_SET PROBLEM_
All of the data needs to be repeated exactly.

_INFORMATION PROVIDED_
* * * *

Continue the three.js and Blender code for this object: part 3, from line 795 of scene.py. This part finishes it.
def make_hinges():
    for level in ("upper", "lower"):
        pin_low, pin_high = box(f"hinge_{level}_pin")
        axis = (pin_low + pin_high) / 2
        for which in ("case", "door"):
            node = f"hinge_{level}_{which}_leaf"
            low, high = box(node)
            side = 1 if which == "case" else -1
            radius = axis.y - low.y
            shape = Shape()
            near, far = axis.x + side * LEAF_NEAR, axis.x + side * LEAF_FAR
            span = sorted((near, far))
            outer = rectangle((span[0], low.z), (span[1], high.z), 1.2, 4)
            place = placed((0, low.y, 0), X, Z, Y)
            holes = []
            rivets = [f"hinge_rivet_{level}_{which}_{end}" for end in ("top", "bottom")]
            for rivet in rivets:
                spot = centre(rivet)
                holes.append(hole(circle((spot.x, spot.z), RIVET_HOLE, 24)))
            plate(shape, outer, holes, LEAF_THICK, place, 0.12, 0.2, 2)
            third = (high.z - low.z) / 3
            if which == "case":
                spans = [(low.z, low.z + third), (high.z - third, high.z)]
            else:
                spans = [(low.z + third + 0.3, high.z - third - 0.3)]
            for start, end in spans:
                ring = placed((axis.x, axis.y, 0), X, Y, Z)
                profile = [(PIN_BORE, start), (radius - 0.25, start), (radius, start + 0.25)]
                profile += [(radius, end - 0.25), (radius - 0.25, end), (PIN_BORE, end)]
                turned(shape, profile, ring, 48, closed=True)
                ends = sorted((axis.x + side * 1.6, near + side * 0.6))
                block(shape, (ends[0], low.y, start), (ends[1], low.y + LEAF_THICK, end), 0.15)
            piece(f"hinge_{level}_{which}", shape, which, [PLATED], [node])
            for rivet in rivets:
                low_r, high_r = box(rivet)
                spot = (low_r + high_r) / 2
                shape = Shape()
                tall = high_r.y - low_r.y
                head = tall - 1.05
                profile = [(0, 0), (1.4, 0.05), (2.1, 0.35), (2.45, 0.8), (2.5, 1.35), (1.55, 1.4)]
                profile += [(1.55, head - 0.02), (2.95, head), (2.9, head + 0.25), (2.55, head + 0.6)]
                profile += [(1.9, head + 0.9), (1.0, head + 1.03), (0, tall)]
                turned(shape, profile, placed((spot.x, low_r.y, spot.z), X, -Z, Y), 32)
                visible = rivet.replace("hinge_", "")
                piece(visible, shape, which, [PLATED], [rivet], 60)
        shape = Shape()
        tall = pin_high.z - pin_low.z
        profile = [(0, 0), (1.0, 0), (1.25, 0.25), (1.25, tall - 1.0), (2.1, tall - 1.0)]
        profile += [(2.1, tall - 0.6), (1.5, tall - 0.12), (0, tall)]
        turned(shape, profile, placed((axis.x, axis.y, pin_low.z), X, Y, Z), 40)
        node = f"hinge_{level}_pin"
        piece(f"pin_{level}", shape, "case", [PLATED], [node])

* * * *

_WRITTEN REPLY_
Continue the three.js and Blender code for this object: part 3, from line 795 of scene.py. This part finishes it.
def make_hinges():
    for level in ("upper", "lower"):
        pin_low, pin_high = box(f"hinge_{level}_pin")
        axis = (pin_low + pin_high) / 2
        for which in ("case", "door"):
            node = f"hinge_{level}_{which}_leaf"
            low, high = box(node)
            side = 1 if which == "case" else -1
            radius = axis.y - low.y
            shape = Shape()
            near, far = axis.x + side * LEAF_NEAR, axis.x + side * LEAF_FAR
            span = sorted((near, far))
            outer = rectangle((span[0], low.z), (span[1], high.z), 1.2, 4)
            place = placed((0, low.y, 0), X, Z, Y)
            holes = []
            rivets = [f"hinge_rivet_{level}_{which}_{end}" for end in ("top", "bottom")]
            for rivet in rivets:
                spot = centre(rivet)
                holes.append(hole(circle((spot.x, spot.z), RIVET_HOLE, 24)))
            plate(shape, outer, holes, LEAF_THICK, place, 0.12, 0.2, 2)
            third = (high.z - low.z) / 3
            if which == "case":
                spans = [(low.z, low.z + third), (high.z - third, high.z)]
            else:
                spans = [(low.z + third + 0.3, high.z - third - 0.3)]
            for start, end in spans:
                ring = placed((axis.x, axis.y, 0), X, Y, Z)
                profile = [(PIN_BORE, start), (radius - 0.25, start), (radius, start + 0.25)]
                profile += [(radius, end - 0.25), (radius - 0.25, end), (PIN_BORE, end)]
                turned(shape, profile, ring, 48, closed=True)
                ends = sorted((axis.x + side * 1.6, near + side * 0.6))
                block(shape, (ends[0], low.y, start), (ends[1], low.y + LEAF_THICK, end), 0.15)
            piece(f"hinge_{level}_{which}", shape, which, [PLATED], [node])
            for rivet in rivets:
                low_r, high_r = box(rivet)
                spot = (low_r + high_r) / 2
                shape = Shape()
                tall = high_r.y - low_r.y
                head = tall - 1.05
                profile = [(0, 0), (1.4, 0.05), (2.1, 0.35), (2.45, 0.8), (2.5, 1.35), (1.55, 1.4)]
                profile += [(1.55, head - 0.02), (2.95, head), (2.9, head + 0.25), (2.55, head + 0.6)]
                profile += [(1.9, head + 0.9), (1.0, head + 1.03), (0, tall)]
                turned(shape, profile, placed((spot.x, low_r.y, spot.z), X, -Z, Y), 32)
                visible = rivet.replace("hinge_", "")
                piece(visible, shape, which, [PLATED], [rivet], 60)
        shape = Shape()
        tall = pin_high.z - pin_low.z
        profile = [(0, 0), (1.0, 0), (1.25, 0.25), (1.25, tall - 1.0), (2.1, tall - 1.0)]
        profile += [(2.1, tall - 0.6), (1.5, tall - 0.12), (0, tall)]
        turned(shape, profile, placed((axis.x, axis.y, pin_low.z), X, Y, Z), 40)
        node = f"hinge_{level}_pin"
        piece(f"pin_{level}", shape, "case", [PLATED], [node])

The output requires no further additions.